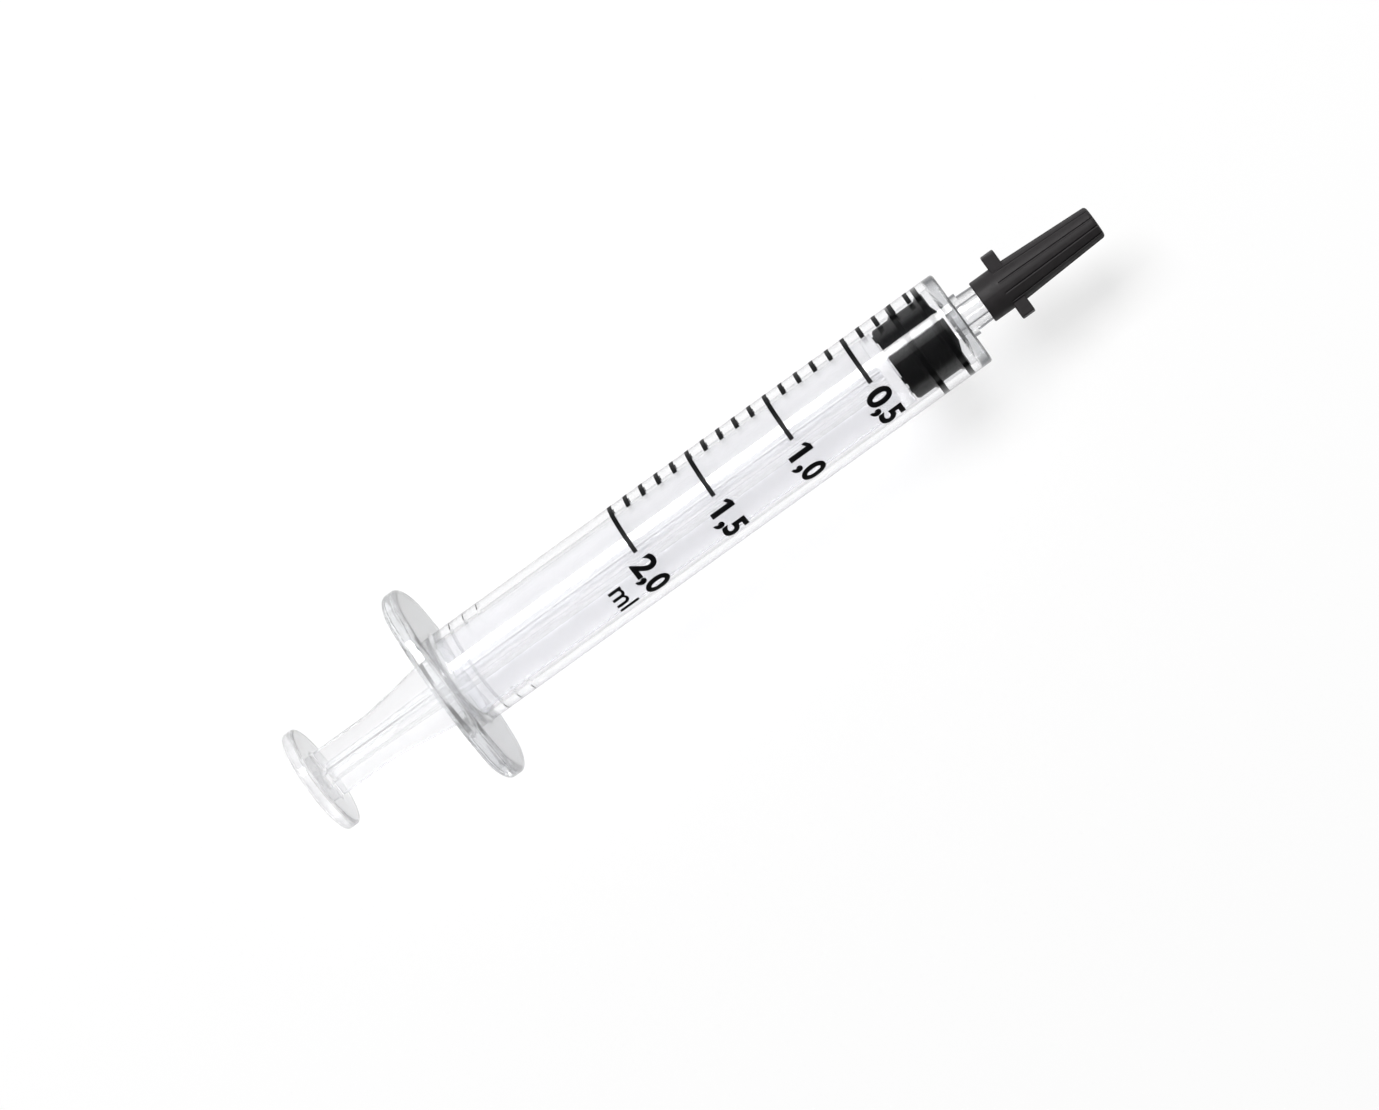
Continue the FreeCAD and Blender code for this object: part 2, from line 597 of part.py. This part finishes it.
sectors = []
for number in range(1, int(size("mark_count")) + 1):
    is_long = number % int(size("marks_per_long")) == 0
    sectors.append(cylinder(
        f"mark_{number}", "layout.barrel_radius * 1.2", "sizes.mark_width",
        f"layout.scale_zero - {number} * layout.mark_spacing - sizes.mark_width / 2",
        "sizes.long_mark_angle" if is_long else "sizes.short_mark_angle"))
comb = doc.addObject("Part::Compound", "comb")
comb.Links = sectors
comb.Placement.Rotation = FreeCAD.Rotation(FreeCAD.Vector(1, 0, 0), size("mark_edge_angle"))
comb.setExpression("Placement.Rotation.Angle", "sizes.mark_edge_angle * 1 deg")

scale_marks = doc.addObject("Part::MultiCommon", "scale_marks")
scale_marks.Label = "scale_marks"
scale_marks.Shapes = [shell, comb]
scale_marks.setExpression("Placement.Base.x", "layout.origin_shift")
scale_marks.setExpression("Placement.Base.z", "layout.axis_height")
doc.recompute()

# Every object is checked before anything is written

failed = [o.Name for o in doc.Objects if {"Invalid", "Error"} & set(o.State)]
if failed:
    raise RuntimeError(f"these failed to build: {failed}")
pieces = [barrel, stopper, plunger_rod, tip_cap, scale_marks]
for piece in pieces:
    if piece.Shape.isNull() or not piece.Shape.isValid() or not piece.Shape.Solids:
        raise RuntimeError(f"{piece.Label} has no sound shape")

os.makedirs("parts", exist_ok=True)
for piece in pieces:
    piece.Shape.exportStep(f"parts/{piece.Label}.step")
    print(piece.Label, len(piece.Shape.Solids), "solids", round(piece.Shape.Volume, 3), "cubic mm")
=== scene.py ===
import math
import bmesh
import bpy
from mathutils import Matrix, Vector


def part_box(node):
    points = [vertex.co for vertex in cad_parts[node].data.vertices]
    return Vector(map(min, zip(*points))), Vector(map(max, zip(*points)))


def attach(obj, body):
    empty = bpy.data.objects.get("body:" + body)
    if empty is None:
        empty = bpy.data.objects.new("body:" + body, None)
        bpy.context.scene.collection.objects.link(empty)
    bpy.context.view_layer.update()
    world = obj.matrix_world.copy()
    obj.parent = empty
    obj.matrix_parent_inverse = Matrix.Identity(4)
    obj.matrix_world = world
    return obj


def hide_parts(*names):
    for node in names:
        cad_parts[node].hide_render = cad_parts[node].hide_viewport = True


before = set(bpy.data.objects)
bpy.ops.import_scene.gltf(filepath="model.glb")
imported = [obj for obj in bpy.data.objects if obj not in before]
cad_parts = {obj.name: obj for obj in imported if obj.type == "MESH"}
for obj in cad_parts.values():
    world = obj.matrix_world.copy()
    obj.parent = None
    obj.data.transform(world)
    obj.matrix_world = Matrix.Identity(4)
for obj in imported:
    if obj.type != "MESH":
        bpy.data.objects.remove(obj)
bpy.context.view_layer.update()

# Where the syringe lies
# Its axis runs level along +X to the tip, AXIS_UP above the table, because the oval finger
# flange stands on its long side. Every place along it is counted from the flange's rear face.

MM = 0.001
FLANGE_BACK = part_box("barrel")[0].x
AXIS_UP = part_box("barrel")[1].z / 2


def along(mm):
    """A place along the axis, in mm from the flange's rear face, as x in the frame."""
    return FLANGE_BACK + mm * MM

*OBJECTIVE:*
Write out every line exactly as it stands.

*TASK RESULT:*
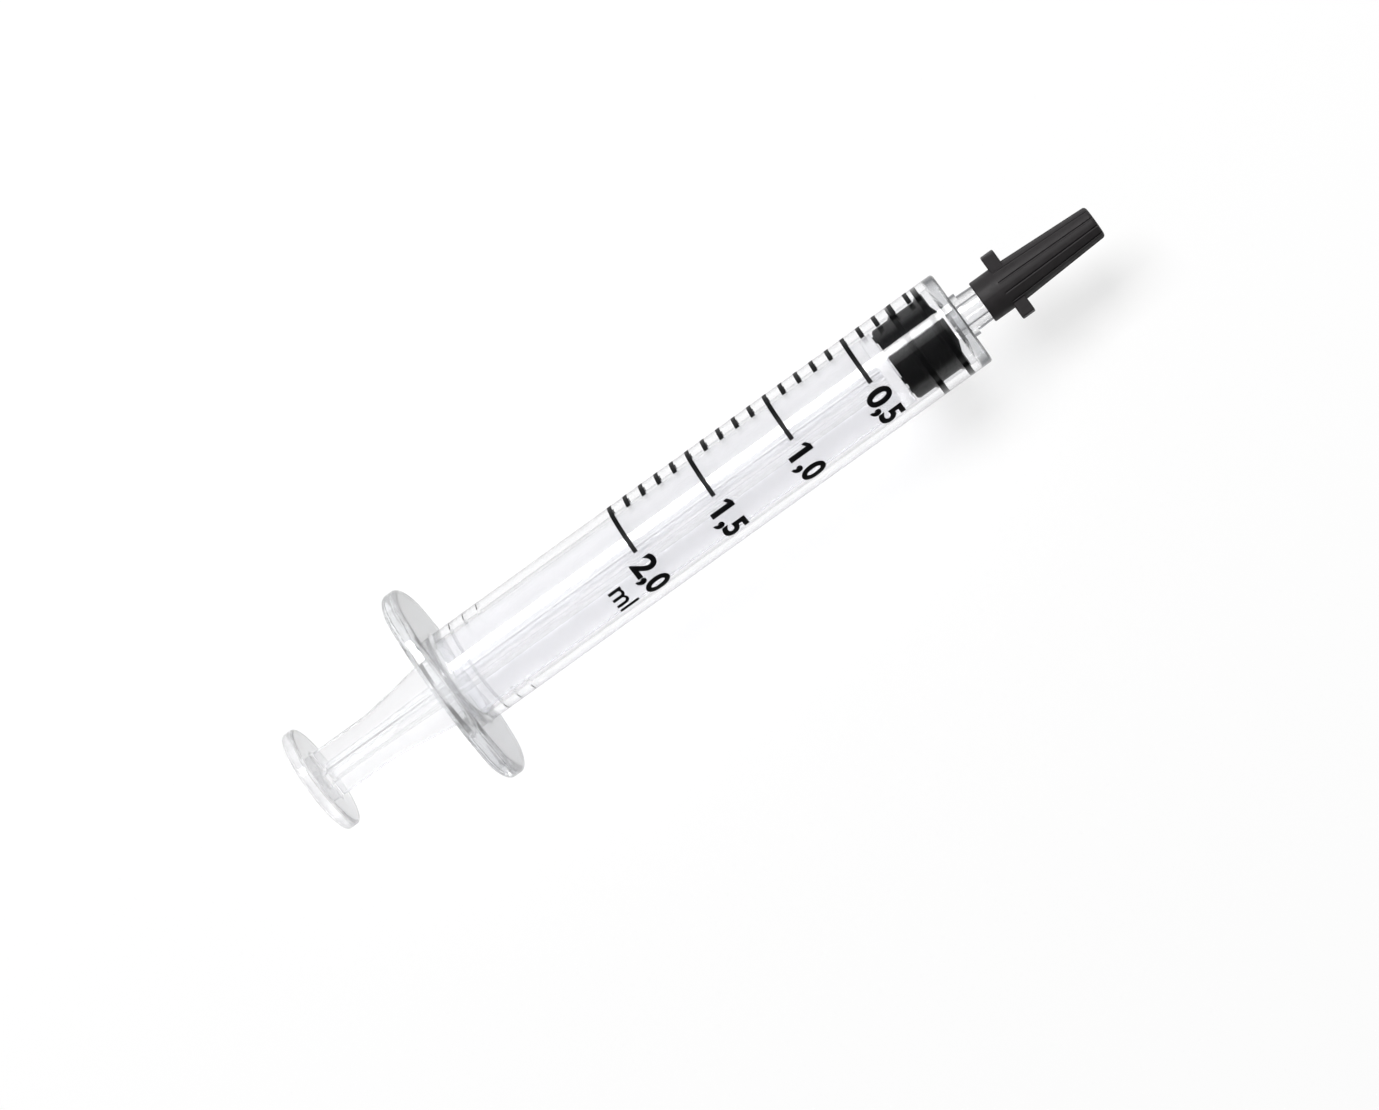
Continue the FreeCAD and Blender code for this object: part 2, from line 597 of part.py. This part finishes it.
sectors = []
for number in range(1, int(size("mark_count")) + 1):
    is_long = number % int(size("marks_per_long")) == 0
    sectors.append(cylinder(
        f"mark_{number}", "layout.barrel_radius * 1.2", "sizes.mark_width",
        f"layout.scale_zero - {number} * layout.mark_spacing - sizes.mark_width / 2",
        "sizes.long_mark_angle" if is_long else "sizes.short_mark_angle"))
comb = doc.addObject("Part::Compound", "comb")
comb.Links = sectors
comb.Placement.Rotation = FreeCAD.Rotation(FreeCAD.Vector(1, 0, 0), size("mark_edge_angle"))
comb.setExpression("Placement.Rotation.Angle", "sizes.mark_edge_angle * 1 deg")

scale_marks = doc.addObject("Part::MultiCommon", "scale_marks")
scale_marks.Label = "scale_marks"
scale_marks.Shapes = [shell, comb]
scale_marks.setExpression("Placement.Base.x", "layout.origin_shift")
scale_marks.setExpression("Placement.Base.z", "layout.axis_height")
doc.recompute()

# Every object is checked before anything is written

failed = [o.Name for o in doc.Objects if {"Invalid", "Error"} & set(o.State)]
if failed:
    raise RuntimeError(f"these failed to build: {failed}")
pieces = [barrel, stopper, plunger_rod, tip_cap, scale_marks]
for piece in pieces:
    if piece.Shape.isNull() or not piece.Shape.isValid() or not piece.Shape.Solids:
        raise RuntimeError(f"{piece.Label} has no sound shape")

os.makedirs("parts", exist_ok=True)
for piece in pieces:
    piece.Shape.exportStep(f"parts/{piece.Label}.step")
    print(piece.Label, len(piece.Shape.Solids), "solids", round(piece.Shape.Volume, 3), "cubic mm")
=== scene.py ===
import math
import bmesh
import bpy
from mathutils import Matrix, Vector


def part_box(node):
    points = [vertex.co for vertex in cad_parts[node].data.vertices]
    return Vector(map(min, zip(*points))), Vector(map(max, zip(*points)))


def attach(obj, body):
    empty = bpy.data.objects.get("body:" + body)
    if empty is None:
        empty = bpy.data.objects.new("body:" + body, None)
        bpy.context.scene.collection.objects.link(empty)
    bpy.context.view_layer.update()
    world = obj.matrix_world.copy()
    obj.parent = empty
    obj.matrix_parent_inverse = Matrix.Identity(4)
    obj.matrix_world = world
    return obj


def hide_parts(*names):
    for node in names:
        cad_parts[node].hide_render = cad_parts[node].hide_viewport = True


before = set(bpy.data.objects)
bpy.ops.import_scene.gltf(filepath="model.glb")
imported = [obj for obj in bpy.data.objects if obj not in before]
cad_parts = {obj.name: obj for obj in imported if obj.type == "MESH"}
for obj in cad_parts.values():
    world = obj.matrix_world.copy()
    obj.parent = None
    obj.data.transform(world)
    obj.matrix_world = Matrix.Identity(4)
for obj in imported:
    if obj.type != "MESH":
        bpy.data.objects.remove(obj)
bpy.context.view_layer.update()

# Where the syringe lies
# Its axis runs level along +X to the tip, AXIS_UP above the table, because the oval finger
# flange stands on its long side. Every place along it is counted from the flange's rear face.

MM = 0.001
FLANGE_BACK = part_box("barrel")[0].x
AXIS_UP = part_box("barrel")[1].z / 2


def along(mm):
    """A place along the axis, in mm from the flange's rear face, as x in the frame."""
    return FLANGE_BACK + mm * MM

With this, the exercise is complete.